WORKING DATA >>
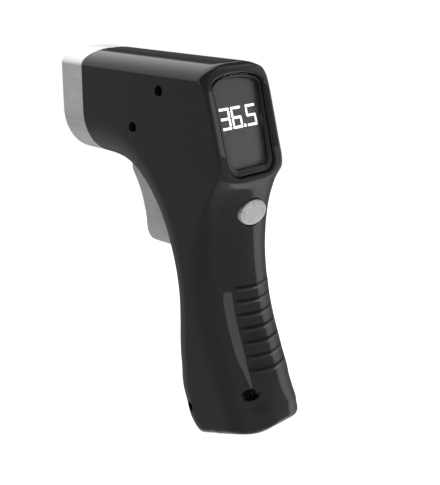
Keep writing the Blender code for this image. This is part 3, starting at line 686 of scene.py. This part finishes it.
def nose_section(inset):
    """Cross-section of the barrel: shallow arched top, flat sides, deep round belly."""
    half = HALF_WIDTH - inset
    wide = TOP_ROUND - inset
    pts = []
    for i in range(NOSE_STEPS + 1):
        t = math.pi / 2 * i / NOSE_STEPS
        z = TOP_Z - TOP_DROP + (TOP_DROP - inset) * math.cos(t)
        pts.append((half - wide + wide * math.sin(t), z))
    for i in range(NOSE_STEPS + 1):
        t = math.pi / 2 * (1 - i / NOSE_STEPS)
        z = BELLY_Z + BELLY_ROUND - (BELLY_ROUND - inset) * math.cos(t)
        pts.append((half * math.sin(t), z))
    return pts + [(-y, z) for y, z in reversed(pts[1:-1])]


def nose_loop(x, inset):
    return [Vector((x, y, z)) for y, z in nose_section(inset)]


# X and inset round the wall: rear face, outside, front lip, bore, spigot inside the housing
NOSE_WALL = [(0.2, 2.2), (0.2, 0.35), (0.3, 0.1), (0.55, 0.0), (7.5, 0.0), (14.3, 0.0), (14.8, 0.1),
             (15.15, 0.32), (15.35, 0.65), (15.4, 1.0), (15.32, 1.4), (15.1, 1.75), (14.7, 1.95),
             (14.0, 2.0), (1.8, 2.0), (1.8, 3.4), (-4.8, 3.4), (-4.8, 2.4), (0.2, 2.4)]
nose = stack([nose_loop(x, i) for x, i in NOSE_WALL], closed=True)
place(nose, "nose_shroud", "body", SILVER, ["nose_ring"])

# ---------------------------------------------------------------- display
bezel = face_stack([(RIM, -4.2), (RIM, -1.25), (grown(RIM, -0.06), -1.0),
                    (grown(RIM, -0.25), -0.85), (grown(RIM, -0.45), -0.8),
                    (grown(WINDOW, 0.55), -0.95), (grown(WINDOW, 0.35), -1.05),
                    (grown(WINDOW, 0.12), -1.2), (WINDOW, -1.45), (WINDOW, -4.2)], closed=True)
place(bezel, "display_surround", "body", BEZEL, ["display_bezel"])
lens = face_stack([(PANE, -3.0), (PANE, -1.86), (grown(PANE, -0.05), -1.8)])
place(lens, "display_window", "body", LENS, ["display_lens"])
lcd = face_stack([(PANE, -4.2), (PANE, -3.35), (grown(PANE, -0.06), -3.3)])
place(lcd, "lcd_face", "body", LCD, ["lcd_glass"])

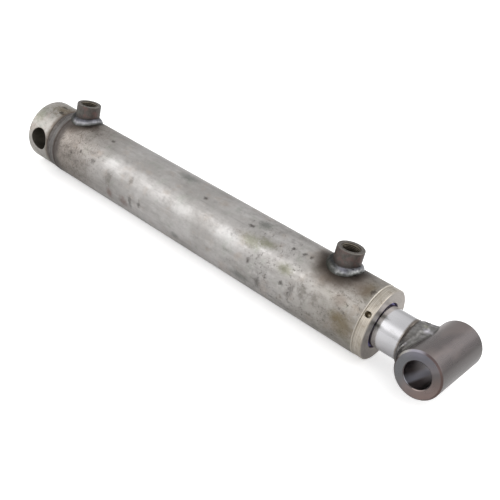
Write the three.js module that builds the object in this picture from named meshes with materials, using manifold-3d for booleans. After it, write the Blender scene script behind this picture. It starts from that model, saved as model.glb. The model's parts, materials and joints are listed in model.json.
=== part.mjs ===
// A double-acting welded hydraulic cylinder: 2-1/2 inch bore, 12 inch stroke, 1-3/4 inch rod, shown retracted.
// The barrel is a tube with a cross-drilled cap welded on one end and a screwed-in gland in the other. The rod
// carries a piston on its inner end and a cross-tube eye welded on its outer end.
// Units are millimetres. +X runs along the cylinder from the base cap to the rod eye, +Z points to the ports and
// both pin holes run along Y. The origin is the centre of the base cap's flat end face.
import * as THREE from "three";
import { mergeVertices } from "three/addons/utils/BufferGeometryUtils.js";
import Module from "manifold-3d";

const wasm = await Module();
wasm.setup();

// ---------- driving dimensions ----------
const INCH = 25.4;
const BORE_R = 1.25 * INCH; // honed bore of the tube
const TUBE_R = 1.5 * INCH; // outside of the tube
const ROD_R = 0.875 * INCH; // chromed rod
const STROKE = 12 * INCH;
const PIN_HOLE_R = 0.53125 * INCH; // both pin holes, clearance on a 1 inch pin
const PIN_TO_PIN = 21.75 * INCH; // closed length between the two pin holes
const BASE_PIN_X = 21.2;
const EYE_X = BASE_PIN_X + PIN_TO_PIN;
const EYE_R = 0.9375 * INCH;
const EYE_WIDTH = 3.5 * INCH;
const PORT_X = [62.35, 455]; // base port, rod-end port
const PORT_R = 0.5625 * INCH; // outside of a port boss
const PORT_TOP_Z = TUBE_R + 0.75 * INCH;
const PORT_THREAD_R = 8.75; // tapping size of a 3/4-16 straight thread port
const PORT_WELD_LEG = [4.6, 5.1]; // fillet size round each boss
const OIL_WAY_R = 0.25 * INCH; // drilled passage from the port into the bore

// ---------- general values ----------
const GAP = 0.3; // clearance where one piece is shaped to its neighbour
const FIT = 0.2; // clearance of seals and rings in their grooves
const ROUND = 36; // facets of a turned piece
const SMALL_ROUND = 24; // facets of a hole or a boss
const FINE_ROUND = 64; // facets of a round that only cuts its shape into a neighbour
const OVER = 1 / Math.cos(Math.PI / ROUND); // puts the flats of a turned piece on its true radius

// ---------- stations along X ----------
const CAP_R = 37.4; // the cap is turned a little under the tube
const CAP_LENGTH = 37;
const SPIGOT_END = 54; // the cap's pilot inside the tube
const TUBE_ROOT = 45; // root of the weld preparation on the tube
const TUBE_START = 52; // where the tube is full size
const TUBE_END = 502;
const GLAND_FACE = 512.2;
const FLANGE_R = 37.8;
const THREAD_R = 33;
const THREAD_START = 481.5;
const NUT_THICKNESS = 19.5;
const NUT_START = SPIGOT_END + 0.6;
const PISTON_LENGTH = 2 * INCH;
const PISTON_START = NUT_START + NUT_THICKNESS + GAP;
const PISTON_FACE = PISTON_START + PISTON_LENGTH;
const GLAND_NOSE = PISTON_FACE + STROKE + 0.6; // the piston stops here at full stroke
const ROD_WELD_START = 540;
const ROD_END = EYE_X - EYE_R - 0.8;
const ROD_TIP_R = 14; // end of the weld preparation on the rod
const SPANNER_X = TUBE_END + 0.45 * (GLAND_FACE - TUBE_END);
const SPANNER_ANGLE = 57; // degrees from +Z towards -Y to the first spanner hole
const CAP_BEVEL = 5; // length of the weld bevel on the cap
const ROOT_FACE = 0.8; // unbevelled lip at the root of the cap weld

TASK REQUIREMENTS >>
Every entry above needs to be quoted exactly.

EXERCISE OUTPUT >>
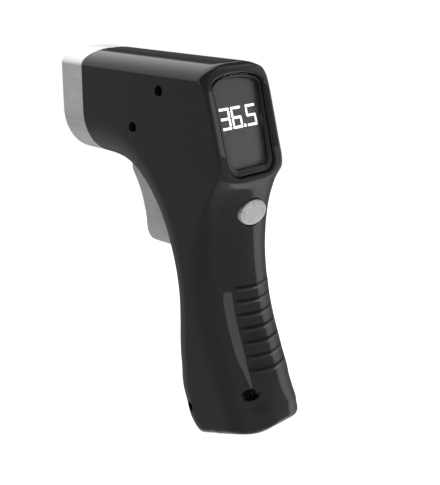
Keep writing the Blender code for this image. This is part 3, starting at line 686 of scene.py. This part finishes it.
def nose_section(inset):
    """Cross-section of the barrel: shallow arched top, flat sides, deep round belly."""
    half = HALF_WIDTH - inset
    wide = TOP_ROUND - inset
    pts = []
    for i in range(NOSE_STEPS + 1):
        t = math.pi / 2 * i / NOSE_STEPS
        z = TOP_Z - TOP_DROP + (TOP_DROP - inset) * math.cos(t)
        pts.append((half - wide + wide * math.sin(t), z))
    for i in range(NOSE_STEPS + 1):
        t = math.pi / 2 * (1 - i / NOSE_STEPS)
        z = BELLY_Z + BELLY_ROUND - (BELLY_ROUND - inset) * math.cos(t)
        pts.append((half * math.sin(t), z))
    return pts + [(-y, z) for y, z in reversed(pts[1:-1])]


def nose_loop(x, inset):
    return [Vector((x, y, z)) for y, z in nose_section(inset)]


# X and inset round the wall: rear face, outside, front lip, bore, spigot inside the housing
NOSE_WALL = [(0.2, 2.2), (0.2, 0.35), (0.3, 0.1), (0.55, 0.0), (7.5, 0.0), (14.3, 0.0), (14.8, 0.1),
             (15.15, 0.32), (15.35, 0.65), (15.4, 1.0), (15.32, 1.4), (15.1, 1.75), (14.7, 1.95),
             (14.0, 2.0), (1.8, 2.0), (1.8, 3.4), (-4.8, 3.4), (-4.8, 2.4), (0.2, 2.4)]
nose = stack([nose_loop(x, i) for x, i in NOSE_WALL], closed=True)
place(nose, "nose_shroud", "body", SILVER, ["nose_ring"])

# ---------------------------------------------------------------- display
bezel = face_stack([(RIM, -4.2), (RIM, -1.25), (grown(RIM, -0.06), -1.0),
                    (grown(RIM, -0.25), -0.85), (grown(RIM, -0.45), -0.8),
                    (grown(WINDOW, 0.55), -0.95), (grown(WINDOW, 0.35), -1.05),
                    (grown(WINDOW, 0.12), -1.2), (WINDOW, -1.45), (WINDOW, -4.2)], closed=True)
place(bezel, "display_surround", "body", BEZEL, ["display_bezel"])
lens = face_stack([(PANE, -3.0), (PANE, -1.86), (grown(PANE, -0.05), -1.8)])
place(lens, "display_window", "body", LENS, ["display_lens"])
lcd = face_stack([(PANE, -4.2), (PANE, -3.35), (grown(PANE, -0.06), -3.3)])
place(lcd, "lcd_face", "body", LCD, ["lcd_glass"])

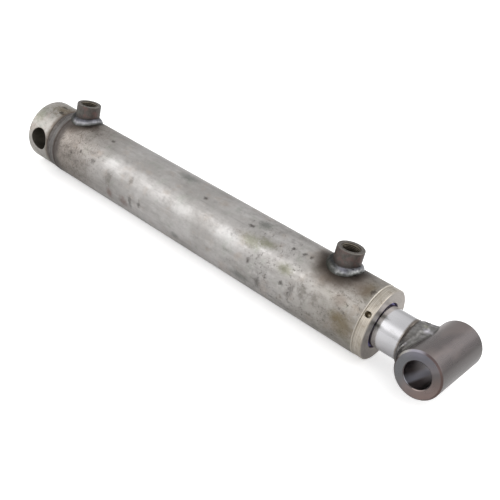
Write the three.js module that builds the object in this picture from named meshes with materials, using manifold-3d for booleans. After it, write the Blender scene script behind this picture. It starts from that model, saved as model.glb. The model's parts, materials and joints are listed in model.json.
=== part.mjs ===
// A double-acting welded hydraulic cylinder: 2-1/2 inch bore, 12 inch stroke, 1-3/4 inch rod, shown retracted.
// The barrel is a tube with a cross-drilled cap welded on one end and a screwed-in gland in the other. The rod
// carries a piston on its inner end and a cross-tube eye welded on its outer end.
// Units are millimetres. +X runs along the cylinder from the base cap to the rod eye, +Z points to the ports and
// both pin holes run along Y. The origin is the centre of the base cap's flat end face.
import * as THREE from "three";
import { mergeVertices } from "three/addons/utils/BufferGeometryUtils.js";
import Module from "manifold-3d";

const wasm = await Module();
wasm.setup();

// ---------- driving dimensions ----------
const INCH = 25.4;
const BORE_R = 1.25 * INCH; // honed bore of the tube
const TUBE_R = 1.5 * INCH; // outside of the tube
const ROD_R = 0.875 * INCH; // chromed rod
const STROKE = 12 * INCH;
const PIN_HOLE_R = 0.53125 * INCH; // both pin holes, clearance on a 1 inch pin
const PIN_TO_PIN = 21.75 * INCH; // closed length between the two pin holes
const BASE_PIN_X = 21.2;
const EYE_X = BASE_PIN_X + PIN_TO_PIN;
const EYE_R = 0.9375 * INCH;
const EYE_WIDTH = 3.5 * INCH;
const PORT_X = [62.35, 455]; // base port, rod-end port
const PORT_R = 0.5625 * INCH; // outside of a port boss
const PORT_TOP_Z = TUBE_R + 0.75 * INCH;
const PORT_THREAD_R = 8.75; // tapping size of a 3/4-16 straight thread port
const PORT_WELD_LEG = [4.6, 5.1]; // fillet size round each boss
const OIL_WAY_R = 0.25 * INCH; // drilled passage from the port into the bore

// ---------- general values ----------
const GAP = 0.3; // clearance where one piece is shaped to its neighbour
const FIT = 0.2; // clearance of seals and rings in their grooves
const ROUND = 36; // facets of a turned piece
const SMALL_ROUND = 24; // facets of a hole or a boss
const FINE_ROUND = 64; // facets of a round that only cuts its shape into a neighbour
const OVER = 1 / Math.cos(Math.PI / ROUND); // puts the flats of a turned piece on its true radius

// ---------- stations along X ----------
const CAP_R = 37.4; // the cap is turned a little under the tube
const CAP_LENGTH = 37;
const SPIGOT_END = 54; // the cap's pilot inside the tube
const TUBE_ROOT = 45; // root of the weld preparation on the tube
const TUBE_START = 52; // where the tube is full size
const TUBE_END = 502;
const GLAND_FACE = 512.2;
const FLANGE_R = 37.8;
const THREAD_R = 33;
const THREAD_START = 481.5;
const NUT_THICKNESS = 19.5;
const NUT_START = SPIGOT_END + 0.6;
const PISTON_LENGTH = 2 * INCH;
const PISTON_START = NUT_START + NUT_THICKNESS + GAP;
const PISTON_FACE = PISTON_START + PISTON_LENGTH;
const GLAND_NOSE = PISTON_FACE + STROKE + 0.6; // the piston stops here at full stroke
const ROD_WELD_START = 540;
const ROD_END = EYE_X - EYE_R - 0.8;
const ROD_TIP_R = 14; // end of the weld preparation on the rod
const SPANNER_X = TUBE_END + 0.45 * (GLAND_FACE - TUBE_END);
const SPANNER_ANGLE = 57; // degrees from +Z towards -Y to the first spanner hole
const CAP_BEVEL = 5; // length of the weld bevel on the cap
const ROOT_FACE = 0.8; // unbevelled lip at the root of the cap weld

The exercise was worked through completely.